I am of the opinion that the bar lube just lubes, it doesn't actually cool anything off. I do think it prevents more heat building up from too much friction but yeah after running awhile in hard wood my chain and bar get hot enough there is no way I'd touch em barehanded. About the only thing you can do is make sure chain is not incredibly tight and crank oiler up all the way if it is adjustable.


----------



## CTYank (Aug 27, 2011)

PortMan said:


> When trying to cut through seasoned oak, my the chain on my Stihl 290 is getting pretty hot -- hot enough to sizzle if I spit on it. It's also hot enough to cause smoke to come out of the cut I'm making as I cut through the log. The chain is relatively sharp.
> 
> Is this hot enough to be concerned?
> 
> I've verified that bar oil is coming out and lubricating the bar.


 
Dunno what you mean by "seasoned"; what is the MC (moisture content)?
I heard long back that saw chain was designed for cutting green (high MC) wood, for the cooling effect.
As mentioned, I'd carefully check the edges & depth-gauges, and then make them ready for cutting dry wood. (Cheaper than results of mechanical torture.) Smoke while cutting is a BAD SIGN.
While cutting dry wood with sharp chain, take regular time-outs, still running engine to cool engine and pump oil to chain.


----------



## rob066 (Aug 27, 2011)

I now you say the chain is reltively sharp! Are the cutters evenly sharp on both sides? Are the cutters the same length? Look at the cutters and make sure they have even points! Such as one side sightly bent down and the other side pefectly straight. I have seen a guy sharpen a saw he was good on the right side but would tip his file downward on the left side. It would cut crooked as a bannana. A crooked cutting saw makes extrordinary heat. These conditions above make a crooked cutting saw.


----------



## WoodChuck'r (Aug 27, 2011)

It should be at least turning the edges of the bar blue and burning the paint off. If it's not doing such you need to turn your oiler down and stop wasting bar oil.


----------



## 727sunset (Aug 27, 2011)

If your bar has a sprocket nose maybe take the chain off and see that the bearing is free to turn. If there is resistance this could be part of the heat build up.


----------



## sunfish (Aug 27, 2011)

Yer saw needs some normal maintenance...


----------



## Chris-PA (Aug 27, 2011)

The bar on my Mac got hot at first too. There were two problems:

1. The chain was too tight.

2. It was sharpened incorrectly. The top of the cutters was sharp, but it had previously been sharpened with a file that was too small. When I used the correct larger file it did not get into the side where the small diameter file had been and that was very dull.

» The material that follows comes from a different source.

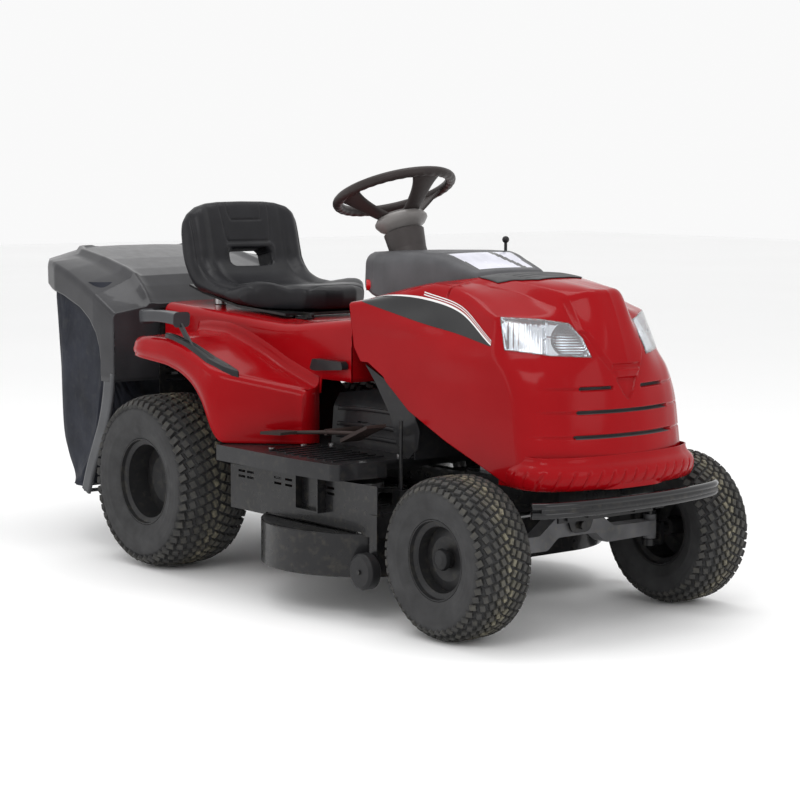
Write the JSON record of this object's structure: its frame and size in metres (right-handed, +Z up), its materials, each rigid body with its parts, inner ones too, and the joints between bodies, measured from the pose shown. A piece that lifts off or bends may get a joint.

After I fixed those issues it ran normally.


----------



## pdqdl (Aug 27, 2011)

WoodHeatWarrior said:


> The bar on my Mac got hot at first too. There were two problems:
> 
> 1. The chain was too tight.
> 
> ...


 
I'd go for the chain too tight.

A properly tightened chain does not "snap" back to the bar. At it's tightest, it should still have about 1/8" hang below the bar. The only reason to tighten the chain is to keep it on the bar.

When the chain gets hotter, you need to let it have more hang, so that it won't be too tight when it cools.

When you run the chain to tight, you put huge forces on every rivet with every bend around the 2 sprockets. Despite all the oil in the world, that back & forth bending will create a lot of heat. Furthermore, it wears out chains very quickly!

_Do you find yourself tightening the chain all the time?_ If you are, it's because you are overtightening; the chain "stretches" (wears out each rivet hole) until it has about the right tension...then you tighten it up again.

If you are running a big bar, you need to learn how to run it loose without throwing the chain. My 50" bar will hang 1"- 2" below the bar when it gets hot. If you tighten it up very much, the chain quickly stretches back to that point. Leave it loose and you can go that way for hours without tightening it more. Of course, it's been a long time since I had "hours" of work for that big bar. Usually, it's 15 minutes, and then everything is cut up.


----------



## 2dogs (Aug 27, 2011)

A sharp chain, proper rakers, and a working oiler will sometimes result in a bar and chain that is hotter than heck. That is OK as long as the B&C aren't hot like that all the time. I was cutting some cottonwood recently where the cut ends were kind of fuzzy and the B&C were WAY too hot to touch. Same a few days later when I was cutting down a bunch of small stumps. Same with semi-rotten logs that are big enough to take some time to cut.

The B&C gets hot. Nature of the business.


----------



## Jmaffei (Aug 27, 2011)

Glad to see I'm not the only one getting hot B+C's. I liked the post about proper chain tension, that will help I just think when you are turning so many rpms in hard wood there is going to be a lot of heat, the cutters arent lubed afterall. Maybe pine at 10 degrees Fahrenheit cuts cool; 30 inch diameter white oak in 80 or 90 deg temps is gonna build up some heat.


----------